Begin Given data

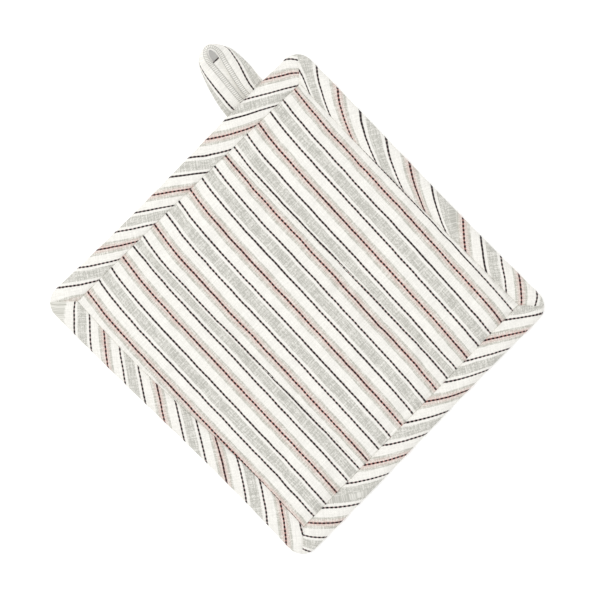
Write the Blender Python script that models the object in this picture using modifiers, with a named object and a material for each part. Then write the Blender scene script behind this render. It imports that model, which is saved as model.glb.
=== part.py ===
"""Quilted pot holder, lying face up: a padded square of cloth, a binding round it and a tape loop.

Metres, +Z up. The origin is on the pad's flat underside, at its middle. The stripes of the cloth
run along Y, and the hanging loop stands out of the +Y side, near the +X corner.
"""

import math

import bpy
import numpy as np

MM = 0.001

# The pad inside its seam: four corners of the seam line between pad and binding, X and Y in mm,
# and the same corners of the finished outer edge, as they would be with no rounding.
CORNERS = ("top_left", "top_right", "low_right", "low_left")
SEAM_CORNER_MM = {
    "top_left": (-88.3, 86.1),
    "top_right": (84.2, 84.2),
    "low_right": (83.1, -86.9),
    "low_left": (-86.9, -89.7),
}
EDGE_CORNER_MM = {
    "top_left": (-101.2, 99.8),
    "top_right": (97.9, 99.8),
    "low_right": (95.7, -100.7),
    "low_left": (-101.2, -102.9),
}

# How far each sewn side leaves its straight line, in mm outwards: bow is one arch over the side,
# sway is one arch out and one in, going round clockwise from the corner the side starts at.
#        side      from          to            seam bow, sway   edge bow, sway
SIDES = {
    "top": ("top_left", "top_right", (0.6, 0.0), (-1.0, -0.5)),
    "right": ("top_right", "low_right", (-0.7, -0.4), (-0.7, 0.3)),
    "low": ("low_right", "low_left", (0.2, 0.0), (-0.4, -0.4)),
    "left": ("low_left", "top_left", (0.3, -0.7), (-1.0, -0.6)),
}

EDGE_CORNER_RADIUS = 10.5 * MM
MITRE_REACH = 11.5 * MM
CLEARANCE = 0.3 * MM

# Binding: a strip folded round the pad's edge.
BINDING_CLOTH = 1.1 * MM
RIM_THICKNESS = 5.4 * MM
BINDING_PUFF = 0.5 * MM
FACE_STEPS = 4
ROLL_STEPS = 4

# Pad: front cloth, wadding and back cloth, quilted together.
PAD_HEIGHT = 8.8 * MM
PAD_SHOULDER = 7.4 * MM
SHOULDER_REACH = 3.6 * MM
UNDERSIDE_TUCK = 4.5 * MM
PAD_ROUND_STEPS = 4

# Quilting: two straight seams along the stripes, as a share of the way from the left seam.
QUILT_LINES = (0.264, 0.700)
QUILT_DEPTH = 1.5 * MM
QUILT_DEPTH_UNDER = 0.7 * MM
QUILT_HALF_WIDTH = 6.5 * MM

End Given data

■ Stated task ■
Repeat the material word for word, in full.

■ Written reply ■
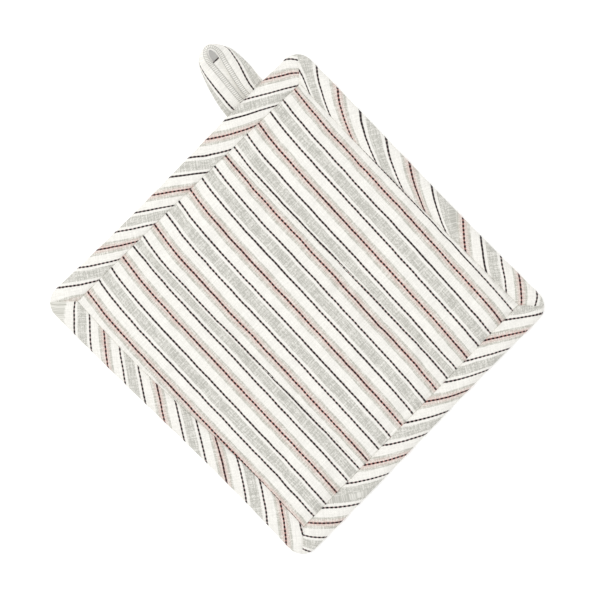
Write the Blender Python script that models the object in this picture using modifiers, with a named object and a material for each part. Then write the Blender scene script behind this render. It imports that model, which is saved as model.glb.
=== part.py ===
"""Quilted pot holder, lying face up: a padded square of cloth, a binding round it and a tape loop.

Metres, +Z up. The origin is on the pad's flat underside, at its middle. The stripes of the cloth
run along Y, and the hanging loop stands out of the +Y side, near the +X corner.
"""

import math

import bpy
import numpy as np

MM = 0.001

# The pad inside its seam: four corners of the seam line between pad and binding, X and Y in mm,
# and the same corners of the finished outer edge, as they would be with no rounding.
CORNERS = ("top_left", "top_right", "low_right", "low_left")
SEAM_CORNER_MM = {
    "top_left": (-88.3, 86.1),
    "top_right": (84.2, 84.2),
    "low_right": (83.1, -86.9),
    "low_left": (-86.9, -89.7),
}
EDGE_CORNER_MM = {
    "top_left": (-101.2, 99.8),
    "top_right": (97.9, 99.8),
    "low_right": (95.7, -100.7),
    "low_left": (-101.2, -102.9),
}

# How far each sewn side leaves its straight line, in mm outwards: bow is one arch over the side,
# sway is one arch out and one in, going round clockwise from the corner the side starts at.
#        side      from          to            seam bow, sway   edge bow, sway
SIDES = {
    "top": ("top_left", "top_right", (0.6, 0.0), (-1.0, -0.5)),
    "right": ("top_right", "low_right", (-0.7, -0.4), (-0.7, 0.3)),
    "low": ("low_right", "low_left", (0.2, 0.0), (-0.4, -0.4)),
    "left": ("low_left", "top_left", (0.3, -0.7), (-1.0, -0.6)),
}

EDGE_CORNER_RADIUS = 10.5 * MM
MITRE_REACH = 11.5 * MM
CLEARANCE = 0.3 * MM

# Binding: a strip folded round the pad's edge.
BINDING_CLOTH = 1.1 * MM
RIM_THICKNESS = 5.4 * MM
BINDING_PUFF = 0.5 * MM
FACE_STEPS = 4
ROLL_STEPS = 4

# Pad: front cloth, wadding and back cloth, quilted together.
PAD_HEIGHT = 8.8 * MM
PAD_SHOULDER = 7.4 * MM
SHOULDER_REACH = 3.6 * MM
UNDERSIDE_TUCK = 4.5 * MM
PAD_ROUND_STEPS = 4

# Quilting: two straight seams along the stripes, as a share of the way from the left seam.
QUILT_LINES = (0.264, 0.700)
QUILT_DEPTH = 1.5 * MM
QUILT_DEPTH_UNDER = 0.7 * MM
QUILT_HALF_WIDTH = 6.5 * MM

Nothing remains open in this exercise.